The Wiccan agreed. The Jewish guy kind of smiled, and changed the subject.
Now, I can't really speak to what my Jewish writer friend thought of her assertion. He may have agreed. The conversation was uncomfortable enough that I didn't have the guts to ask him about it afterwards. I just wondered at the look of discomfort on his face and his lack of assent. If it had been me, I would have been a slightly peeved. I was slightly peeved. Because I didn't really agree with her, and sometimes I get tired at the liberal line that really, there is no difference in faiths, that they're all interchangeable, and that truly enlightened people would agree with that statement.
I think you can have respect for other religions (for example, I respect that the Wiccan belongs to a tradition that takes women seriously, or that the Unitarian admires other faiths and seeks to understand them, while finding the beauty in all of them), but still realize that there are fundamental differences between them, and that agreement in ethics is not all--and that you have to acknowledge that, say, a Jew, Muslim, and Christian have serious differences in theology--not to mention a Hindu or Buddhist or Wiccan or Mormon or Scientologist. They have some overlapping ideas--Golden Rules and all that, but the faiths have different feels, different world views.
Perhaps it's akin to me saying "Oh, I'm color-blind" when it comes to different ethnicities--which, really, is a little presumptuous.
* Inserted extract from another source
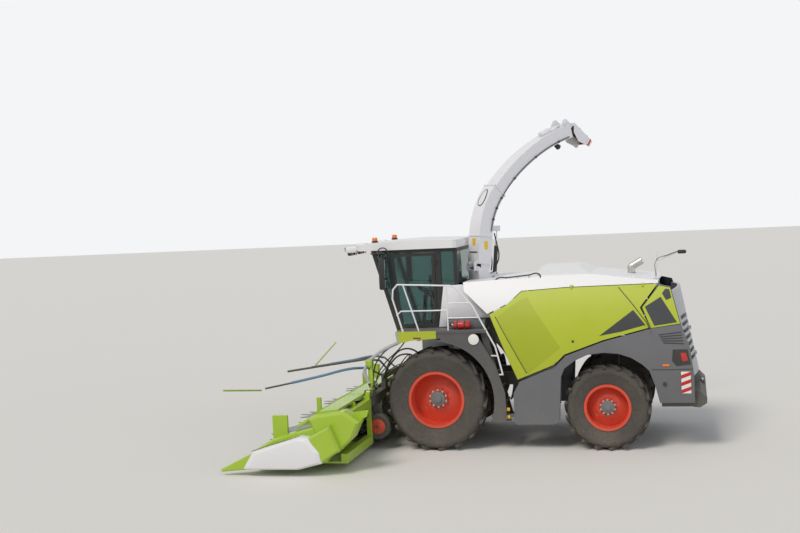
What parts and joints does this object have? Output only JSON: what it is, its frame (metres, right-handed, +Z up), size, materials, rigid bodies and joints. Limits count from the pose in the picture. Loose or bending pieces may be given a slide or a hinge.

People's ethnicities often have a big effect on who they are--so for me to say ethnicity doesn't matter is to deny the possibility that it does.
Current liberal culture values tolerance--"there is no difference, everyone is right" tolerance--over all. The only thing we won't tolerate is, well, intolerance. So a faith like evangelical Christianity (or some strains of Islam), which dares to say this is The Way, is foolish, or heretical. In other words, if we take Christ's words seriously--or at face value, we're unenlightened.
I respect your right to disagree with me. Heartily. The post may make some people mad, or offend them. It's really not my goal: more, I just hate pussyfooting around this issue with friends that are not of my faith...worrying that they'll be offended by, what is to me, a central tenet of my belief system. And maybe they wouldn't be--maybe it's more of my hangup. I don't know. But the op-ed piece made me feel like someone had spoken about the elephant in the room, and helped me to acknowledge to myself that yes, sometimes I am really out of step with our culture, and it's not necessarily because I'm wrong.
Personally I find the claims of Christ to be The Way troubling myself. Sometimes--most of the time--I don't like the proselytizing that such claims would make necessary. Really, it's more of my style to be of the "they're all beautiful and essentially the same" camp. And then there are all of the real problems of violence and hatred that fundamentalism of any kind can breed. And yet--I still choose to be a Christian, and thus must reconcile my wants with the demands of my faith, as I understand them.
I guess what I'm asking is this: is it possible for 'intolerance' to be part of the fabric of a faith? So that to ignore it, or belittle it, is to belittle the faith, as well? Is it possible to be tolerant--to a point--of other faiths, while saying, I disagree with them, fundamentally?
I guess what I finally liked about the op-ed piece (is any of this actually addressing the piece) is the smugness, the hypocrisy, and the self-satisfaction of our culture. We're free to criticize the Taliban for destroying beautiful sculptures of Buddha, but are complacent when our modernist, relativistic world-view changes or eclipses more traditional world-views. We criticize the (peaceful) "intolerance" of some faiths, while ignoring the intolerance of our viewpoint. And we refuse to take seriously those who would actually believe in their beliefs.
I would like to know how to balance those two sides of the coin--real knowledge, tolerance, and appreciation for other faiths, while still finding that I disagree--and being able to say that, publicly. I would like to be enough out of our monolithic Enlightenment culture to be able to sense my own hypocrisy on this issue. And I'd like to be able to have a real dialogue with people of all faiths about how we learn about each other--while still agreeing to disagree.
*I don't exactly want to be counted with the Taliban in my pursuit of serious faith. There's serious where you keep an eye on love, and there's serious where love is abandoned in the pursuit of seriousness. One has to remain firmly in the first camp.